Below are 2017 Tony Award nominees who spoke at the Meet the Nominees press reception the day after the announcement, grouped more or less show by show. Click on individual photographs to read sometimes extensive captions that quote what they said about their show or their career or the theater in general.

Sally Field, Best Actress nominee for The Glass Menagerie: Of her preparation for her role: “I was the one constantly going ‘What?!’ ‘That didn’t make sense!’ There was a whittling down, a letting-go.” On still working: “To have a longtime career as an actor, you have to want it more than you ever thought you’d want it.” On how she became an actress. It started at age 12. The stage freed her. “When I was off stage I was all things little girls had to be in the 50s. I had to put it all back in the box.”

Patti Lupone and Christine Ebersole, War Paint, each nominated for Best Performance by an Actress in Leading Role in a Musical

Laura Linney, Richard Thomas, Cynthia Nixon, The Little Foxes, respectively nominated for lead actress, featured actor, featured actress in a play.

Danny DeVito, The Price, best actor in a featured role in a play

Playwright Paula Vogel and director Rebecca Taichman of Indecent. Paula Vogel: “Per inch on stage, there’s so much love. Rebecca came to me with this amazing gift. ‘Do you know this play?’ We had both read the play in our twenties, 20 years apart… Taichman: “My idea was just 1923. Paul thought out this epic masterpiece.” Vogel: “She turned over to me boxes of her research. I did draft after draft. The woman is an extraordinary editor. .When Rebecca goes ‘Oh that’s good,’ you go back to your room and stay up all night to make it better..There are these mythic collaborations you read about in the American theater..It’s very hard to tell where one voice ends and the other begins…I don’t think it comes along very often that you share a sensibility like this. We’re starting to get to the pitch” of another collaboration.

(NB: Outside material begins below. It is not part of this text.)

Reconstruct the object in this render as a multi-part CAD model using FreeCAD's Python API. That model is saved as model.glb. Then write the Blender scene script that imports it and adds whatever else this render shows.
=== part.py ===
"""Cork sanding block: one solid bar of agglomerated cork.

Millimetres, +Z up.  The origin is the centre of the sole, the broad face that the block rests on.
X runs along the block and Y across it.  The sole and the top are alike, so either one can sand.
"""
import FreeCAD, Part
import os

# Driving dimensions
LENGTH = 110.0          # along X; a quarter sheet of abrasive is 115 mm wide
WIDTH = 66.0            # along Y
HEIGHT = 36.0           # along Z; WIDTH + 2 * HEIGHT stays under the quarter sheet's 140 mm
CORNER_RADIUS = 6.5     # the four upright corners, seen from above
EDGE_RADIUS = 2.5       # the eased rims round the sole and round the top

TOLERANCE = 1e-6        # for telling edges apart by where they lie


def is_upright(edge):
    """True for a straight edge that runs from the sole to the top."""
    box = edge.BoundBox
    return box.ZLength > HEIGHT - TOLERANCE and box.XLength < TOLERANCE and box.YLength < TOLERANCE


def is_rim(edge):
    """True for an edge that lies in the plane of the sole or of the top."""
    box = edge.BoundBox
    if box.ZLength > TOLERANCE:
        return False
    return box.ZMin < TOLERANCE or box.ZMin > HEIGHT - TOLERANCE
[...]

A Doll’s House, Part 2. All four cast members have been nominated. Pictured here Chris Cooper, Laurie Metcalf and Jayne Houdyshell. Laurie Metcalf: I was thrilled at the audacity of the title of the play… There’s a balance of all four characters. They’re all right, and they’re all wrong.

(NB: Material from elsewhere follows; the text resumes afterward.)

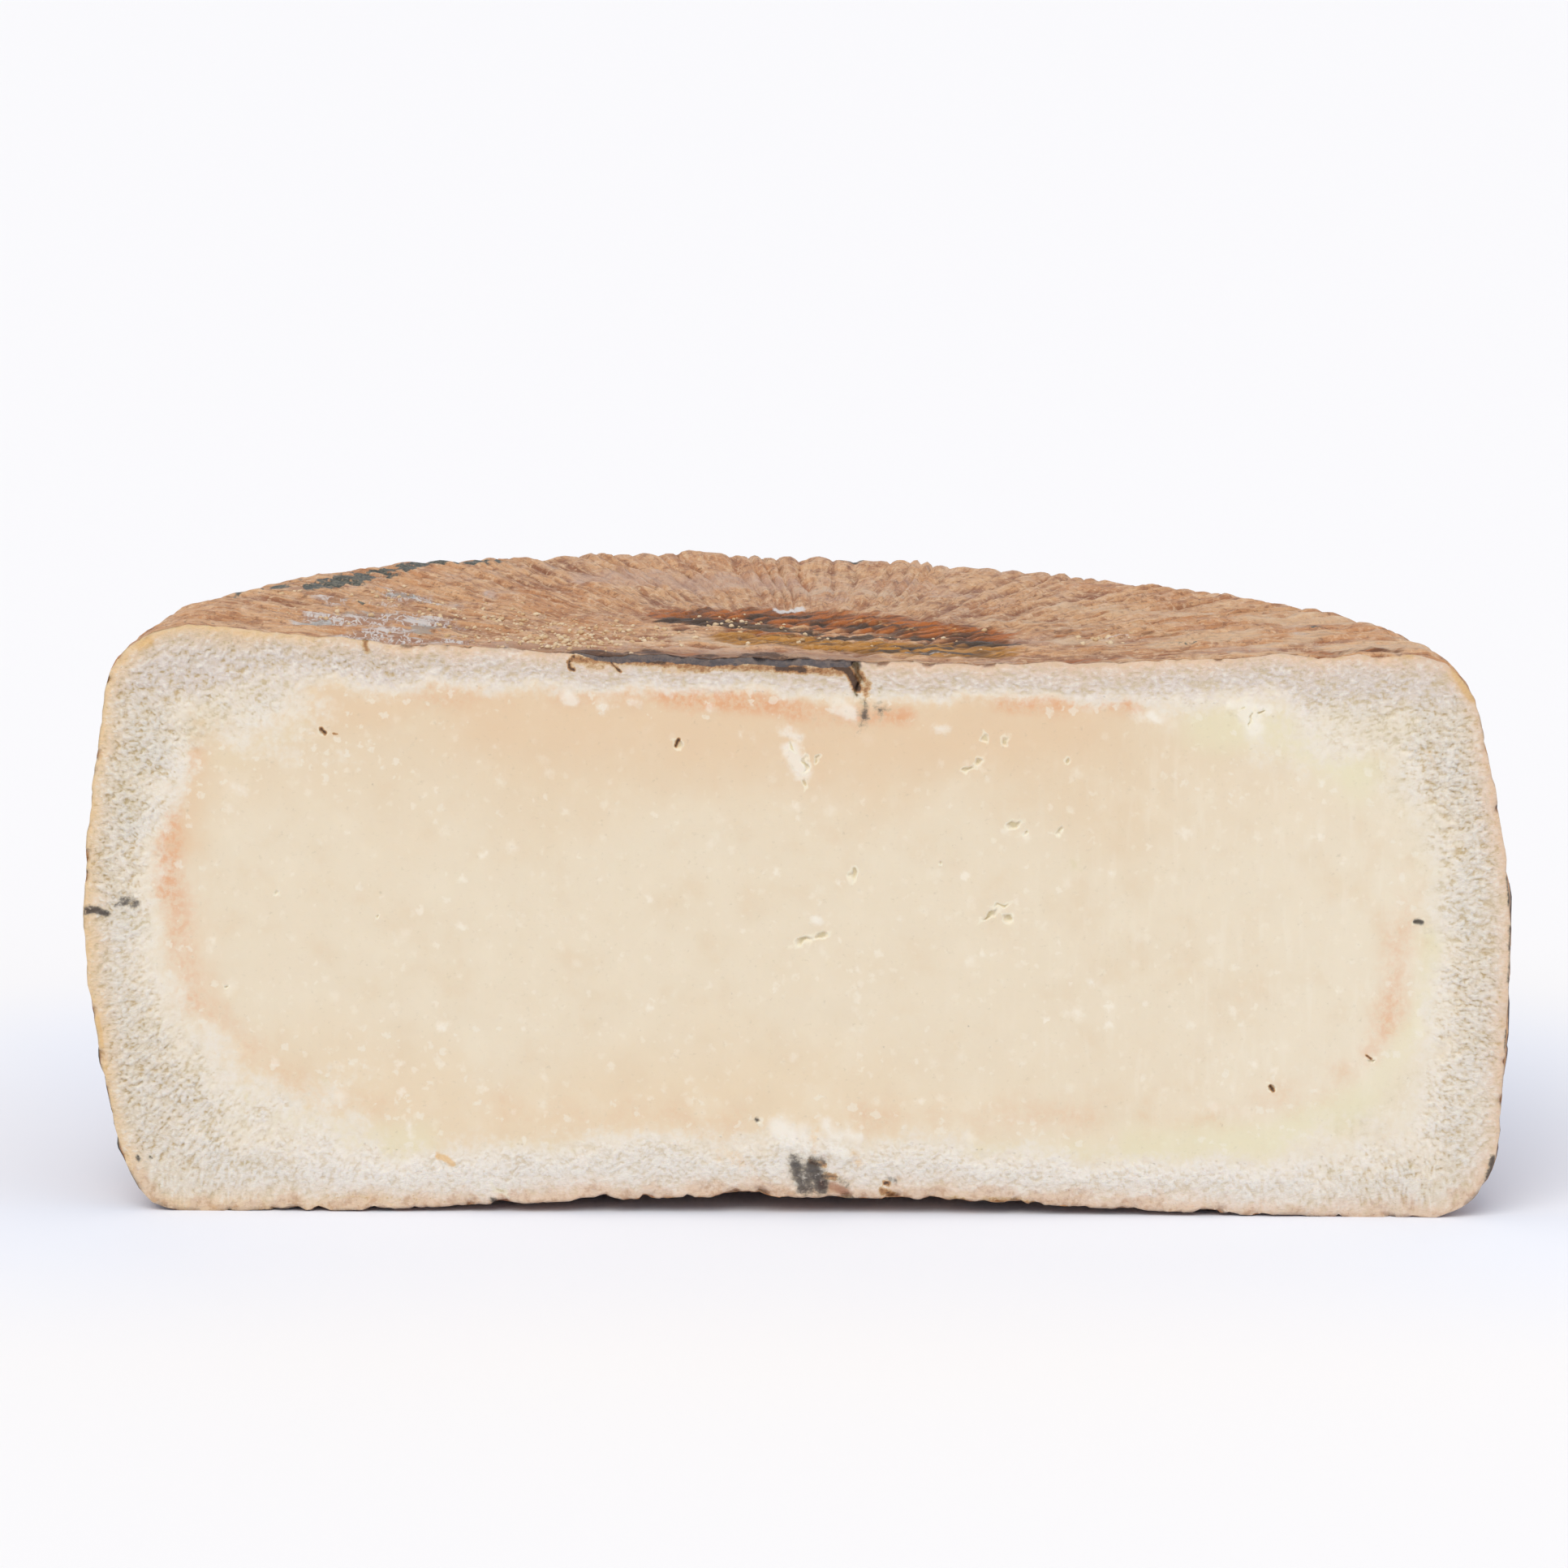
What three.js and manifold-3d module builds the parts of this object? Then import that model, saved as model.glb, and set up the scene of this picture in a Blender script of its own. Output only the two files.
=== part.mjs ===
// Half of a hard sheep's-milk cheese wheel that was pressed in a woven reed basket.
//
// Millimetres, +Z up. The flat cut face looks along -Y and its long side runs along X, so the
// rounded back of the half wheel points along +Y. The origin is at the middle of the base of the
// bounding box. Inside this file the wheel is shaped about its own axis, with the cut through
// that axis, and moved to the origin at the end.

import * as THREE from "three";
import { mergeVertices } from "three/addons/utils/BufferGeometryUtils.js";
import Module from "manifold-3d";

// ---- driving dimensions ------------------------------------------------------------------

// Pairs are the value at the right end of the cut and at its left end: the wheel leans a little,
// so it stands taller and draws in more towards the foot on the left.
const wheel = {
  radius: 150.2, // at the waist, without the reed marks
  height: [120.4, 125.0],
  backRise: 1.5, // the rim rises towards the back, most at the back left
  waistHeight: 60,
  topBulge: [11.6, 7.6], // how far the side draws in from the waist to the shoulder
  baseBulge: [2.6, 11],
  bulgePower: 1.6,
  shoulderRun: [17, 16], // rounding between top and side
  shoulderDrop: [11.5, 12],
  footRun: 7, // rounding between side and base
  footRise: 7,
  outOfRound: 0.9, // slow wander of the radius
};

const top = {
  middleHeight: 119.2, // the top is a wide shallow dish
  dishRadius: 124,
  dishPower: 2.3, // it rises slowly at first and then faster towards the rim
  dip: { x: 44, y: 0, radius: 62, depth: 1.2 }, // a lower place at the right of the cut
  hollow: { x: 6, y: 42, radius: 34, depth: 1.2 }, // the small bowl left by the knot of the basket
};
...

Lucas Hnath, playwright of A Doll’s House, Part 2 I started by writing down the title, which made me laugh. Then I read a really bad translation online. The first draft was so much like an Ibsen play, it felt like a tribute band. The characters are not like the Helmer family. It’s a little more abstract.

Condola Rashad, Chris Cooper, A Doll’s House, Part 2. Asked when she knew she wanted to be an actress, she told the story of sneaking out on stage during a long blackout in one of her mother Phylicia Rashad’s plays. “They couldn’t see me, but I could see them.”

Jayne Houdyshell, A Doll’s House Part 2, best actress in a featured role in a play.

Josh Groban, Natasha, Pierre and the Great Comet of 1812, best actor in a leading role. See video below.

Denee Benton, Great Comet, best performance by an actress in a leading role in a musical. “It’s really special, but I’m always exhausted.”

Dave Malloy, Natasha, Pierre and the Great Comet of 1812. “My parents forced me to take piano lessons — and thank God they did.”

Rachel Chavkin, Natasha, Pierre and the Great Comet of 1812, best direction of a musical. Asked if she preferred sing-through musicals — which is what Great Comet and her Off-Broadway musical Hadestown are, she said: “You don’t have to deal with strange jump from speaking to singing. Living inside that score, it’s wonderful we don’t have to break its bones.”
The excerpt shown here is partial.